**What is being asked:**
Would you quote the material below in full and unchanged?

**Data:**
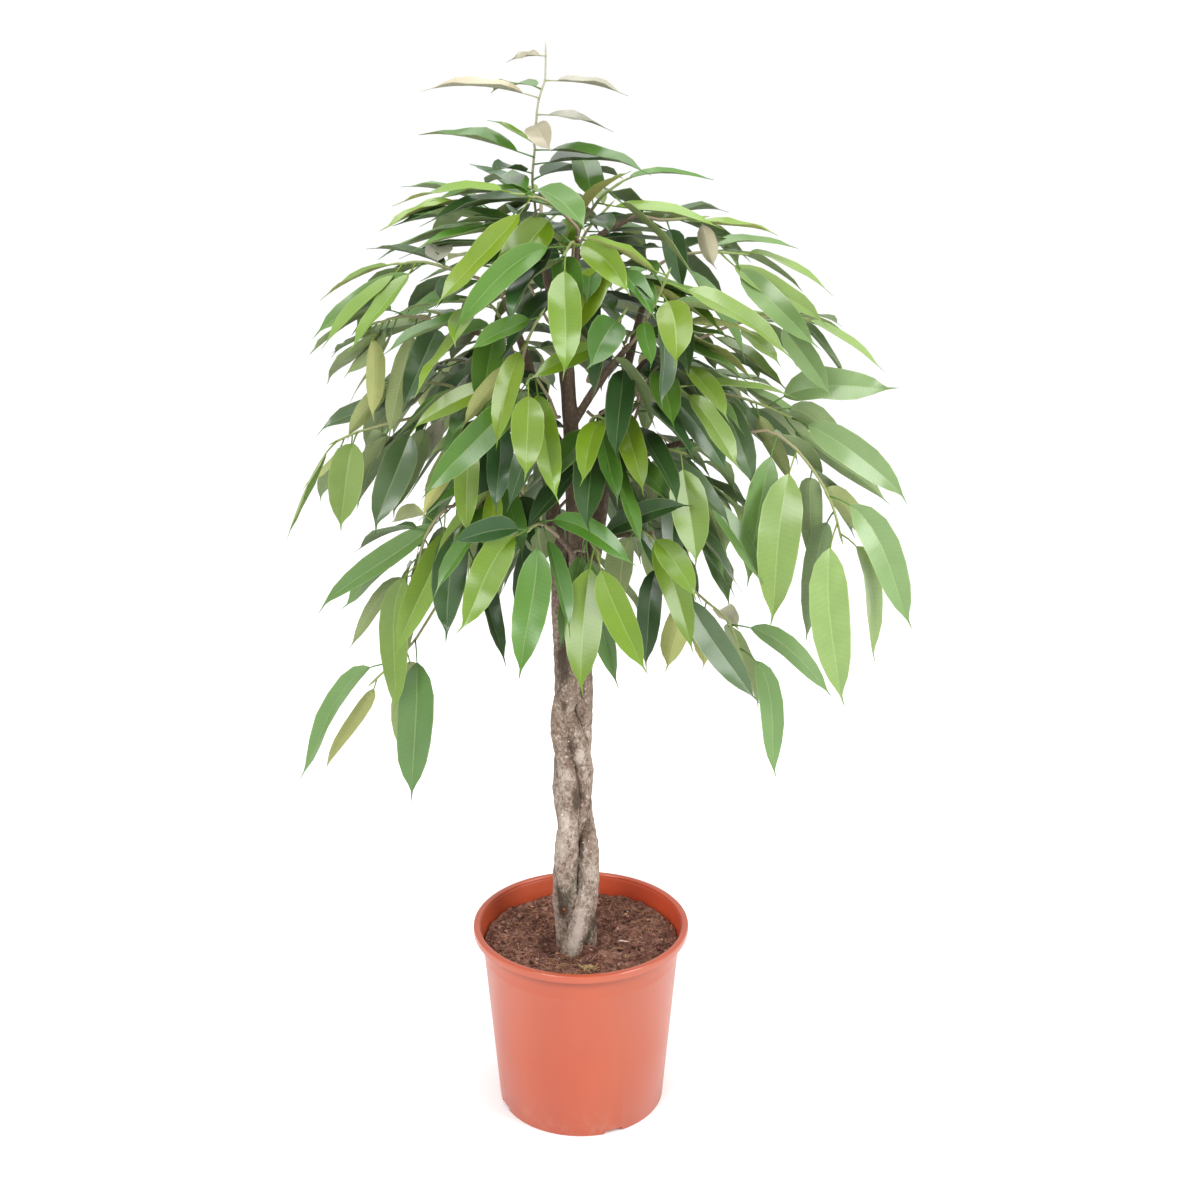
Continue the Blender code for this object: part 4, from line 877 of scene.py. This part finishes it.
def shoot(name, node, blade, finishes, rng):
    """A twig, swollen at each leaf and pointed at its bud, and its leaves, as one piece."""
    twig, bud, leaves = read_shoot(node)
    skin = Skin()
    path = smooth_path([*twig, bud], TWIG_STEP)
    last = len(path) - 1
    tender, woody = LEADER_TINTS if name == LEADER else TWIG_TINTS
    slim = LEADER_SLIMNESS if name == LEADER else 1
    radii = []
    tints = []
    for i, point in enumerate(path):
        share = i / last
        radius = TWIG_RADIUS + (TWIG_TIP_RADIUS - TWIG_RADIUS) * share
        near = min((point - leaf["curve"][0]).length for leaf in leaves)
        swell = 1 + 0.22 * max(0, 1 - near / SWELL_REACH)
        pointed = min(1, (bud - point).length / BUD_LENGTH) ** 0.7
        radii.append(radius * slim * swell * max(0.12, pointed))
        blend = min(1, max(0, share * 1.5 - 0.25))
        tints.append(tuple(a + (b - a) * blend for a, b in zip(woody, tender)))
    skin.tube(path, radii, 6, 2, tints)
    ages = AGES.get(name)
    for i, leaf in enumerate(leaves):
        age = ages[i] if ages else age_of(i, len(leaves), rng)
        add_leaf(skin, blade, leaf, age, rng)
    piece = skin.piece(name + "_leaves", *finishes)
    slot = next(row["material_slot"] for row in frame["record"]["subparts"] if row["node"] == name)
    stand_for(piece, slot, name)


# ---- stems ----
def bark(name, finish):
    """The stem with its limbs in one fine lumpy skin, creased where it presses on another."""
    piece = fine_copy(name)
    mesh = piece.data
    mesh.materials.clear()
    mesh.materials.append(finish)
    others = [tree_of(frame["nodes"][other]) for other in STEM_NAMES if other != name]
    normals = [v.normal.copy() for v in mesh.vertices]
    marks = {mark: [] for mark in BARK_MARKS}
    for vert, normal in zip(mesh.vertices, normals):
        point = vert.co.copy()
        near = min((tree.find_nearest(point, NEAREST_STEM)[3] or NEAREST_STEM) for tree in others)
        pressed = max(0.0, 1 - max(0.0, near - CREASE_START) / CREASE_REACH)
        thick = 1 - min(1, max(0, (point.z - ROUGH_UP_TO) / YOUNG_AFTER))
        vert.co = point + normal * swell_at(point, thick, pressed) * MM
        # Painted shade in the creases, where another stem presses close.
        marks["crease"].append(pressed * pressed * thick)
        marks["young"].append(1 - thick)
        for key, patches in (("stain", STAINS), ("pale", PALE_PATCHES), ("moss", MOSS)):
            marks[key].append(marked(point, patches) if normal.y < FRONT else 0)
    for key, values in marks.items():
        layer = mesh.attributes.new(key, "FLOAT", "POINT")
        layer.data.foreach_set("value", values)
    mesh.shade_smooth()
    stand_for(piece, "bark", name)
    return piece


def fine_copy(name):
    """A copy of a stem's solid, remeshed finely and rounded, so that it can be displaced."""
    piece = frame["nodes"][name].copy()
    piece.data = frame["nodes"][name].data.copy()
    piece.name = name + "_bark"
    piece.parent = None
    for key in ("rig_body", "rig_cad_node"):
        if key in piece:
            del piece[key]
    shown(piece)
    shape = bmesh.new()
    shape.from_mesh(piece.data)
    bmesh.ops.remove_doubles(shape, verts=shape.verts, dist=0.01 * MM)
    shape.to_mesh(piece.data)
    shape.free()
    apply_modifier(piece, "REMESH", mode="VOXEL", voxel_size=BARK_VOXEL)
    apply_modifier(piece, "SMOOTH", factor=0.5, iterations=BARK_ROUNDING)
    return piece


def swell_at(point, thick, pressed):
    """How far the bark stands out, in mm: waves, lumps, grain, and more where pressed."""
    slow = noise.noise(Vector((point.x, point.y, point.z * 0.6)) * 28)
    lumps = noise.fractal(Vector((point.x, point.y, point.z * 0.5)) * 70, 0.9, 2.1, 3)
    fine = noise.fractal(Vector((point.x, point.y, point.z * 0.45)) * 330, 0.8, 2.0, 3)
    return (0.5 + 2.2 * slow + 1.7 * lumps) * (0.25 + 0.75 * thick) + 0.55 * fine * thick + 1.7 * pressed


def marked(point, patches):
    """How strongly a point lies in the patches, from 0 to 1."""
    total = 0
    for x, z, wide, tall, strength in patches:
        off = ((point.x / MM - x) / wide) ** 2 + ((point.z / MM - z) / tall) ** 2
        total += strength * math.exp(-off)
    return min(1, total)


def bark_bits(stems, finish, rng):
    """The chips and flecks that stick to the front of the plait."""
    skin = Skin()
    trees = [tree_of(stem) for stem in stems]
    for x, z, size, color in BARK_BITS:
        start = Vector((x * MM, -0.2, z * MM))
        hits = [tree.ray_cast(start, Vector((0, 1, 0)))[0] for tree in trees]
        spot = min((hit for hit in hits if hit), key=lambda hit: hit.y)
        add_clod(skin, spot - Vector((0, size * 0.4 * MM, 0)), size * MM, rgb(color), rng)
    piece = skin.piece("bark_bits", finish)
    stand_for(piece, "bark")


def tree_of(node):
    """The object's surface in a form that is fast to search."""
    shape = bmesh.new()
    shape.from_mesh(node.data)
    tree = BVHTree.FromBMesh(shape)
    shape.free()
    return tree


# ---- pot ----
def wall_radius(z):
    """The outer radius of the pot's wall at a height."""
    return FOOT_RADIUS + (WALL_TOP_RADIUS - FOOT_RADIUS) * z / (POT_HEIGHT - RIM_DROP)


def inner_radius(z):
    return wall_radius(z) - POT_WALL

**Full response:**
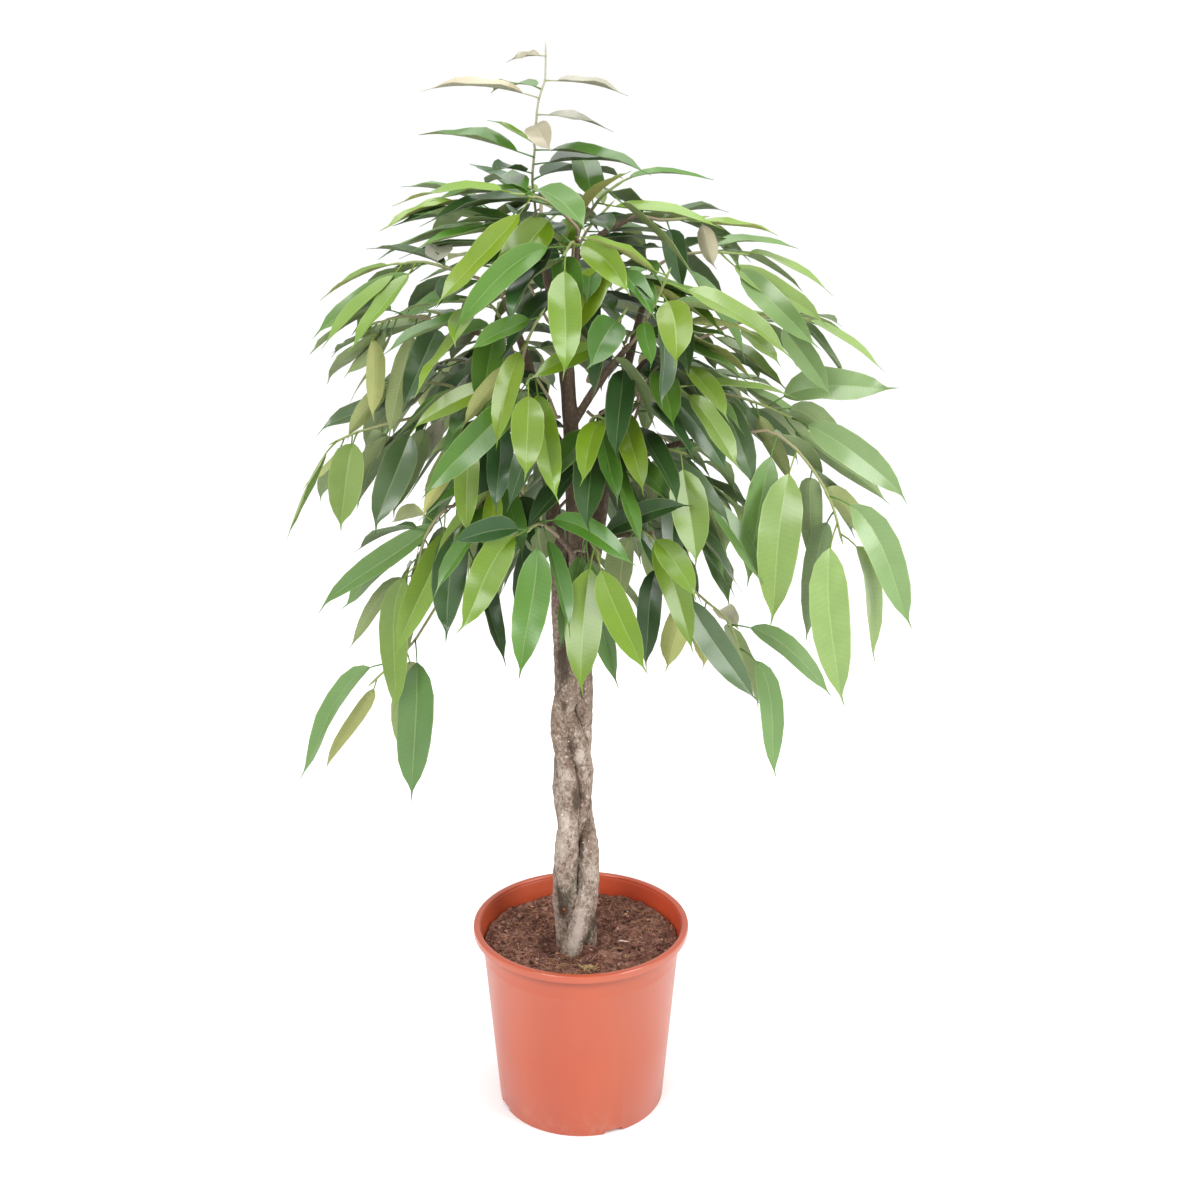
Continue the Blender code for this object: part 4, from line 877 of scene.py. This part finishes it.
def shoot(name, node, blade, finishes, rng):
    """A twig, swollen at each leaf and pointed at its bud, and its leaves, as one piece."""
    twig, bud, leaves = read_shoot(node)
    skin = Skin()
    path = smooth_path([*twig, bud], TWIG_STEP)
    last = len(path) - 1
    tender, woody = LEADER_TINTS if name == LEADER else TWIG_TINTS
    slim = LEADER_SLIMNESS if name == LEADER else 1
    radii = []
    tints = []
    for i, point in enumerate(path):
        share = i / last
        radius = TWIG_RADIUS + (TWIG_TIP_RADIUS - TWIG_RADIUS) * share
        near = min((point - leaf["curve"][0]).length for leaf in leaves)
        swell = 1 + 0.22 * max(0, 1 - near / SWELL_REACH)
        pointed = min(1, (bud - point).length / BUD_LENGTH) ** 0.7
        radii.append(radius * slim * swell * max(0.12, pointed))
        blend = min(1, max(0, share * 1.5 - 0.25))
        tints.append(tuple(a + (b - a) * blend for a, b in zip(woody, tender)))
    skin.tube(path, radii, 6, 2, tints)
    ages = AGES.get(name)
    for i, leaf in enumerate(leaves):
        age = ages[i] if ages else age_of(i, len(leaves), rng)
        add_leaf(skin, blade, leaf, age, rng)
    piece = skin.piece(name + "_leaves", *finishes)
    slot = next(row["material_slot"] for row in frame["record"]["subparts"] if row["node"] == name)
    stand_for(piece, slot, name)


# ---- stems ----
def bark(name, finish):
    """The stem with its limbs in one fine lumpy skin, creased where it presses on another."""
    piece = fine_copy(name)
    mesh = piece.data
    mesh.materials.clear()
    mesh.materials.append(finish)
    others = [tree_of(frame["nodes"][other]) for other in STEM_NAMES if other != name]
    normals = [v.normal.copy() for v in mesh.vertices]
    marks = {mark: [] for mark in BARK_MARKS}
    for vert, normal in zip(mesh.vertices, normals):
        point = vert.co.copy()
        near = min((tree.find_nearest(point, NEAREST_STEM)[3] or NEAREST_STEM) for tree in others)
        pressed = max(0.0, 1 - max(0.0, near - CREASE_START) / CREASE_REACH)
        thick = 1 - min(1, max(0, (point.z - ROUGH_UP_TO) / YOUNG_AFTER))
        vert.co = point + normal * swell_at(point, thick, pressed) * MM
        # Painted shade in the creases, where another stem presses close.
        marks["crease"].append(pressed * pressed * thick)
        marks["young"].append(1 - thick)
        for key, patches in (("stain", STAINS), ("pale", PALE_PATCHES), ("moss", MOSS)):
            marks[key].append(marked(point, patches) if normal.y < FRONT else 0)
    for key, values in marks.items():
        layer = mesh.attributes.new(key, "FLOAT", "POINT")
        layer.data.foreach_set("value", values)
    mesh.shade_smooth()
    stand_for(piece, "bark", name)
    return piece


def fine_copy(name):
    """A copy of a stem's solid, remeshed finely and rounded, so that it can be displaced."""
    piece = frame["nodes"][name].copy()
    piece.data = frame["nodes"][name].data.copy()
    piece.name = name + "_bark"
    piece.parent = None
    for key in ("rig_body", "rig_cad_node"):
        if key in piece:
            del piece[key]
    shown(piece)
    shape = bmesh.new()
    shape.from_mesh(piece.data)
    bmesh.ops.remove_doubles(shape, verts=shape.verts, dist=0.01 * MM)
    shape.to_mesh(piece.data)
    shape.free()
    apply_modifier(piece, "REMESH", mode="VOXEL", voxel_size=BARK_VOXEL)
    apply_modifier(piece, "SMOOTH", factor=0.5, iterations=BARK_ROUNDING)
    return piece


def swell_at(point, thick, pressed):
    """How far the bark stands out, in mm: waves, lumps, grain, and more where pressed."""
    slow = noise.noise(Vector((point.x, point.y, point.z * 0.6)) * 28)
    lumps = noise.fractal(Vector((point.x, point.y, point.z * 0.5)) * 70, 0.9, 2.1, 3)
    fine = noise.fractal(Vector((point.x, point.y, point.z * 0.45)) * 330, 0.8, 2.0, 3)
    return (0.5 + 2.2 * slow + 1.7 * lumps) * (0.25 + 0.75 * thick) + 0.55 * fine * thick + 1.7 * pressed


def marked(point, patches):
    """How strongly a point lies in the patches, from 0 to 1."""
    total = 0
    for x, z, wide, tall, strength in patches:
        off = ((point.x / MM - x) / wide) ** 2 + ((point.z / MM - z) / tall) ** 2
        total += strength * math.exp(-off)
    return min(1, total)


def bark_bits(stems, finish, rng):
    """The chips and flecks that stick to the front of the plait."""
    skin = Skin()
    trees = [tree_of(stem) for stem in stems]
    for x, z, size, color in BARK_BITS:
        start = Vector((x * MM, -0.2, z * MM))
        hits = [tree.ray_cast(start, Vector((0, 1, 0)))[0] for tree in trees]
        spot = min((hit for hit in hits if hit), key=lambda hit: hit.y)
        add_clod(skin, spot - Vector((0, size * 0.4 * MM, 0)), size * MM, rgb(color), rng)
    piece = skin.piece("bark_bits", finish)
    stand_for(piece, "bark")


def tree_of(node):
    """The object's surface in a form that is fast to search."""
    shape = bmesh.new()
    shape.from_mesh(node.data)
    tree = BVHTree.FromBMesh(shape)
    shape.free()
    return tree


# ---- pot ----
def wall_radius(z):
    """The outer radius of the pot's wall at a height."""
    return FOOT_RADIUS + (WALL_TOP_RADIUS - FOOT_RADIUS) * z / (POT_HEIGHT - RIM_DROP)


def inner_radius(z):
    return wall_radius(z) - POT_WALL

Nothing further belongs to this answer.